PAROLA AL PROF. Roberto De Luce: “Complicato lavorare 'a distanza' in uno sport di squadra”
In questa situazione di emergenza con tutti i calciatori nei rispettivi domicili, diventa fondamentale non perdere la condizione mentale e fisica. Per la Fermana il compito di assistere anche a distanza i ragazzi spetta a Roberto De Luce, preparatore atletico gialloblù e punto di riferimento dell’intero staff.
Una situazione difficile sotto ogni punto di vista con i ragazzi che devono allenarsi da soli. Nel chiuso delle quattro mura o poco più, cosa si può fare per cercare di mantenere la condizione?
"È un momento particolare nel quale si riesce a curare soltanto la condizione generale dei ragazzi. Sono somministrati allenamenti da fare individualmente, a casa o all'aperto - rispettando le norme governative - che riguardano la resistenza, la forza e l'elasticità muscolare; tutte capacità generali che servono per mantenere una condizione minima di base dalla quale poter ripartire. D'accordo con tutto lo staff tecnico ci stiamo concentrando quindi più sull'atleta che sul calciatore per far sì che il ritorno all'attività agonistica possa essere il meno traumatico possibile".
Si tratta di programmi personalizzati in base al singolo atleta e alla condizione che aveva al momento dello stop?
"I programmi sono personalizzati soprattutto in base alle possibilità di allenamento dei calciatori: c'è chi dispone di attrezzatura di allenamento in casa, come pesi o elastici, e chi può lavorare solo a carico naturale. Il monitoraggio del carico fisico avviene individualmente, tramite la condivisione quotidiana dello sforzo percepito durante la seduta di allenamento. Inoltre è stato consegnato un documento con delle linee guida alimentari redatte dal nostro nutrizionista alle quali attenersi per non perdere la composizione corporea raggiunta, che in questo periodo di stop tende a peggiorare".

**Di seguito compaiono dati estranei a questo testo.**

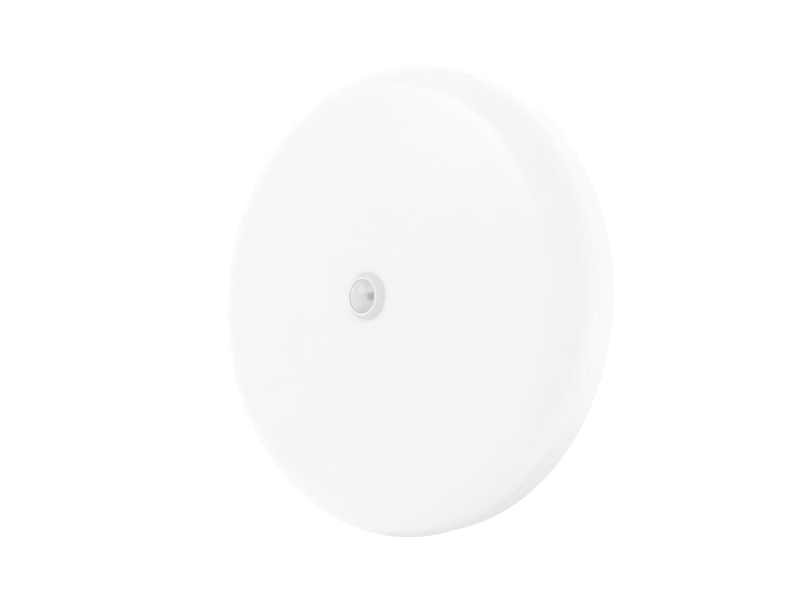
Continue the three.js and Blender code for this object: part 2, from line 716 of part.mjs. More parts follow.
// The board's two screws stand at opposite corners: upper left and lower right.
function boardScrew(name, side) {
  const made = piece(`board_screw_${name}`, screw(2.4, 1.5, 1, 4), STEEL);
  return at(made, side * BOARD_SCREW_X, BOARD_Z - side * BOARD_SCREW_Z, BOARD_FRONT + 0.2);
}

function coverScrew(name, side) {
  const made = piece(`cover_screw_${name}`, screw(3, 2, 1.3, 9), STEEL);
  return at(made, side * COVER_SCREW_X, COVER_SCREW_Z, COVER_TOP + 0.2);
}

const driver = group(
  piece("driver_board", driverBoard(), BOARD_GREEN),
  onDriverBoard,
  at(piece("sensor_plug", sensorPlug(), SOCKET_WHITE), SOCKET_X, SOCKET_Z, BOARD_FRONT + 0.1),
  boardScrew("left", -1),
  boardScrew("right", 1),
  terminal,
  piece("driver_cover", driverCover(), PAN_WHITE),
  coverScrew("left", -1),
  coverScrew("right", 1),
);

const sensorScrew = (name, side) =>
  at(piece(`sensor_screw_${name}`, screw(1.9, 1.3, 0.8, 3.2), STEEL), 0, side * SENSOR_SCREW_Z, 0.1);

const sensorFace = group(
  piece("pyro_can", pyroCan(), STEEL),
  piece("pyro_window", pyroWindow(), WINDOW_DARK),
  at(piece("light_cell", lightCell(), FILM_YELLOW), 0, 8.4),
  at(piece("sensor_chip", flatChip(8.6, 3.9, 6), BLACK_PLASTIC), 0, -8.6),
  at(piece("time_trimmer", trimmerBody(), SOCKET_WHITE), -TRIMMER_X, 0),
  at(piece("time_knob", trimmerKnob(), KNOB_BLUE), -TRIMMER_X, 0),
  at(piece("lux_trimmer", trimmerBody(), SOCKET_WHITE), TRIMMER_X, 0),
  at(piece("lux_knob", trimmerKnob(), KNOB_BLUE), TRIMMER_X, 0),
  sensorScrew("top", 1),
  sensorScrew("bottom", -1),
);
at(sensorFace, 0, 0, SENSOR_FRONT);

const sensor = group(piece("sensor_board", sensorBoard(), MASK_WHITE), sensorFace);

const clips = group(
  ...clipAngles().map((degrees, i) =>
    turnedBy(
      group(
        piece(`retaining_clip_${i + 1}`, retainingClip(), SPRING_STEEL),
        at(piece(`clip_screw_${i + 1}`, screw(2.9, 1.7, 1.3, 3), STEEL), CLIP_SCREW_RADIUS, 0, 7.2),
      ),
      degrees,
    )),
);

const wiring = group(
  piece("led_lead_red", wire(ROUTES.ledRed, 0.8, 18), WIRE_RED),
  piece("led_lead_black", wire(ROUTES.ledBlack, 0.8, 18), WIRE_BLACK),
  piece("live_link", wire(ROUTES.live, 0.9, 14), WIRE_BROWN),
  piece("neutral_link", wire(ROUTES.neutral, 0.9, 14), WIRE_BLUE),
  piece("sensor_cable", wire(ROUTES.sensor, 0.65, 10, 3), WIRE_WHITE),
);

const cover = group(
  piece("diffuser", diffuser(), OPAL),
  piece("lens_collar", lensCollar(), PAN_WHITE),
  piece("fresnel_lens", fresnelLens(), LENS),
  piece("lens_clamp_ring", lensClampRing(), PAN_WHITE),
);

export default group(wallSide, lightSource, driver, sensor, clips, wiring, cover);
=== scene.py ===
"""A round opal wall light with a motion sensor in its middle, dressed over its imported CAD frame.

Metres, +Z up. The lamp faces -Y and its back lies on the plane y = 0, so the depth of a point,
its distance in front of the wall, is -y. Unless placed otherwise, round pieces turn about Y.
"""

import json
import math

import bmesh
import bpy
from mathutils import Matrix, Vector

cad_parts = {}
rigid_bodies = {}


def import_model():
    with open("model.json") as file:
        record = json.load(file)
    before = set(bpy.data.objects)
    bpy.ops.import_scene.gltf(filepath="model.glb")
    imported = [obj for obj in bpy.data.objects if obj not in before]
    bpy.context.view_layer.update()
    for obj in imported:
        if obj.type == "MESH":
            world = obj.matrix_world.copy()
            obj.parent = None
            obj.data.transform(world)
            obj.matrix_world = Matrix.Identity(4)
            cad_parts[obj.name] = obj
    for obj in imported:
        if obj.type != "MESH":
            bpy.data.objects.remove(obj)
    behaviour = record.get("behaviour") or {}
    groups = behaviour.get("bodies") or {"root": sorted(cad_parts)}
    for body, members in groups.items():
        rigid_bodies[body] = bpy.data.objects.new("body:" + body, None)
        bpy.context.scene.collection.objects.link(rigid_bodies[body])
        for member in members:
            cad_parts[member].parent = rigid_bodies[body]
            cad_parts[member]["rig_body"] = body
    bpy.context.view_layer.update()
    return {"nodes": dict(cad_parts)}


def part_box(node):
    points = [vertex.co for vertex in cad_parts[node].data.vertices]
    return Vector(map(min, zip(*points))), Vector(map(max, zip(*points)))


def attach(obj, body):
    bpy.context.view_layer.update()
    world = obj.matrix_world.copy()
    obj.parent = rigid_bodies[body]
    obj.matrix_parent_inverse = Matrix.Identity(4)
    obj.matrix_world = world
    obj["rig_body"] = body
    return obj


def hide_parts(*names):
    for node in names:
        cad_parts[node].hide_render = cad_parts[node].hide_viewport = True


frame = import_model()
NODES = frame["nodes"]
MM = 0.001
TURN = 2 * math.pi

# ------------------------ sizes from the frame
DIFFUSER_LOW, DIFFUSER_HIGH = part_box("diffuser")
PAN_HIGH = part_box("base_pan")[1]
RADIUS = DIFFUSER_HIGH.x
FACE = -DIFFUSER_LOW.y  # depth of the face at the lamp's centre
TONGUE_BACK = -DIFFUSER_HIGH.y
PAN_RADIUS = PAN_HIGH.x
PAN_BACK = -PAN_HIGH.y
SHOULDER = 18 * MM
CROWN = 2 * MM  # how far the face bulges
WALL = 2 * MM
RIM = FACE - CROWN - SHOULDER  # depth where the diffuser's rounded edge begins
PARTING = RIM - 0.3 * MM  # depth of the pan's front edge
SHOULDER_CENTRE = RADIUS - SHOULDER
PAN_INSIDE = RADIUS - 2.3 * MM
TONGUE_OUTSIDE = PAN_INSIDE - 0.4 * MM
TONGUE_INSIDE = TONGUE_OUTSIDE - 1.5 * MM
SENSOR_HOLE = 9.4 * MM  # radius of the diffuser's hole for the collar
LED_BAND = 71 * MM  # radius of the LED board's screws and of the bar's access holes
CLIP_BAND = 101 * MM  # radius of the retaining clips' screws

# sides of a turned piece
ROUND_LARGE = 240
ROUND_MEDIUM = 96
ROUND_SMALL = 32


# ------------------------ materials
def set_range(node, *values):
    for key, value in zip(("From Min", "From Max", "To Min", "To Max"), values):
        node.inputs[key].default_value = value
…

Psicologicamente quanto è difficile lavorare da soli? Soprattutto considerando che il calcio è uno sport di squadra in cui il collettivo conta molto.
"È un po' difficile perché il calcio è uno sport di squadra nel quale la condivisione degli sforzi porta a un risultato collettivo. Il lavoro individuale comunque è già presente nel ciclo annuale di un calciatore, si pensi al periodo estivo tra due stagioni sportive e alla sosta invernale.
La più grande difficoltà da questo punto di vista è non avere una data di inizio certa di ritorno alle gare, che rende impossibile pianificare un programma di allenamento che vada oltre i 7/14 giorni".
Sempre dal punto di vista mentale c'è il fisiologico rischio di avere un contraccolpo in tutti i calciatori che, chissà quando, potranno tornare a fare il loro mestiere giornalmente?
"Il rischio c'è ma la maggioranza dei calciatori, anche a detta di colleghi più esperti di me, sono educati alla cura del proprio fisico. A tal proposito abbiamo effettuato dei test antropometrici appena prima di fermarci: alla ripresa l'obiettivo sarà quello di non avere variazioni significative dei dati ottenuti. Sicuramente mancherà la condizione sport-specifica quando riprenderemo l'attività agonistica ma ci sarà anche molto entusiasmo nel tornare alla normalità".